Officially filed application to Competition Tribunal seeking to block the merger
GATINEAU – The Competition Bureau has filed applications to prevent Rogers Communications from acquiring Shaw Communications, in part due to its findings that competition has already taken a hit since the announcement of the proposed merger.
“Following an extensive investigation, the Bureau determined that competition between Rogers and Shaw has already declined,” a press release says. “The Bureau’s position is that if the proposed merger is allowed to proceed, that harm will continue and may worsen.”
The investigation found before the merger was announced, “Shaw planned to enter new wireless markets, launch its 5G network, and expand its wireless services to businesses,” but that the company’s investment in its network has since declined and its “reduced marketing and promotional activity has resulted in an overall loss of competition in the market,” the press release says.
In its application to the Competition Tribunal, the Competition Bureau alleges “eliminating Shaw would significantly increase Rogers’ national market share – already the largest among the Big 3 – and would significantly increase its market power,” says the release. Furthermore, the application “alleges that removing a strong regional competitor like Shaw will likely result in consumers paying significantly higher wireless prices.”
“The Competition Bureau conducted a rigorous investigation of the proposed Rogers-Shaw merger and concluded that it would substantially prevent or lessen competition in wireless services,” said Matthew Boswell, Commissioner of Competition, in the press release.
“Eliminating Shaw would remove a strong, independent competitor in Canada’s wireless market – one that has driven down prices, made data more accessible, and offered innovative services to its customers. We are taking action to block this merger to preserve competition and choice for an essential service that Canadians expect to be affordable and high quality.”
The Competition Bureau investigated Rogers’ and Shaw’s wireless, wireline and broadcasting services, however its objections to the deal – which it seeks to block in full – as outlined in the press release and a backgrounder on the matter, are focused on the wireless component of the proposed merger.
In addition to asking for the merger to be blocked, the Competition Bureau is seeking an injunction to stop the deal from closing until its application can be heard.
As Cartt.ca reported this weekend, after being notified by the Competition Bureau of its intention to file an application opposing the merger, Rogers and Shaw issued a joint press release reiterating their commitment to the transaction and indicating their intention to oppose the application.
In the joint release, Rogers and Shaw pointed out they have been engaging in a process to sell Freedom Mobile to address concerns raised by both the Commissioner of Competition and ISED, which also needs to sign off on the deal before it can be completed.

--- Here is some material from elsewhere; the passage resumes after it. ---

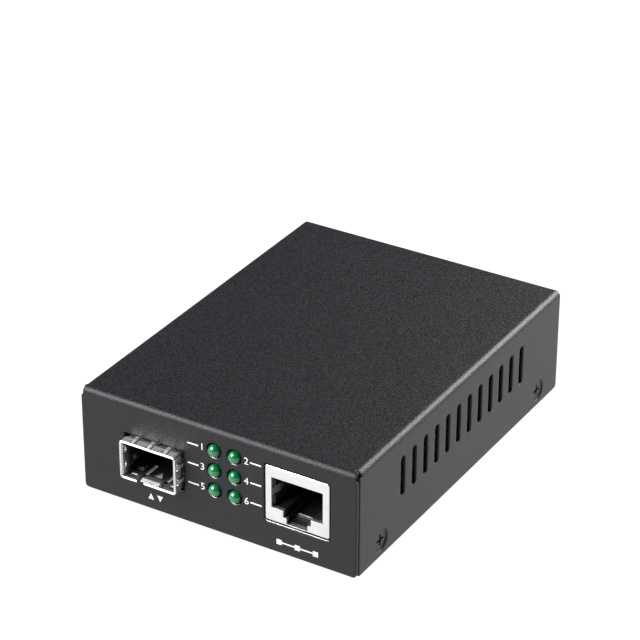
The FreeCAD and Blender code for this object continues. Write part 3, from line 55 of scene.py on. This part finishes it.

(The CRTC has already given its approval for the broadcasting side of the merger – a decision which two consumer advocacy groups are asking the federal government to set aside.)
Rogers and Shaw now have 45 days to submit a response to the Competition Tribunal, and the Competition Bureau will have 14 days after that to reply to their response. There is no timeline for the Competition Tribunal to issue a decision.
In response to the Competition Bureau’s press release today, Rogers said in a statement they agree “there must be a continuation of a vibrant and competitive wireless market,” and reiterated they have engaged in the process of selling Freedom.
“We will continue to engage constructively with regulators to reach a resolution that allows us to bring the benefits of the merger to Canadians as soon as possible, including accelerated rural network builds, expanding our combined network coverage and fostering competition and choice in areas of the country that have only one provider today,” the statement says.
“We are also prepared to defend the Transaction before the Competition Tribunal, and we will be filing our formal response in due course.”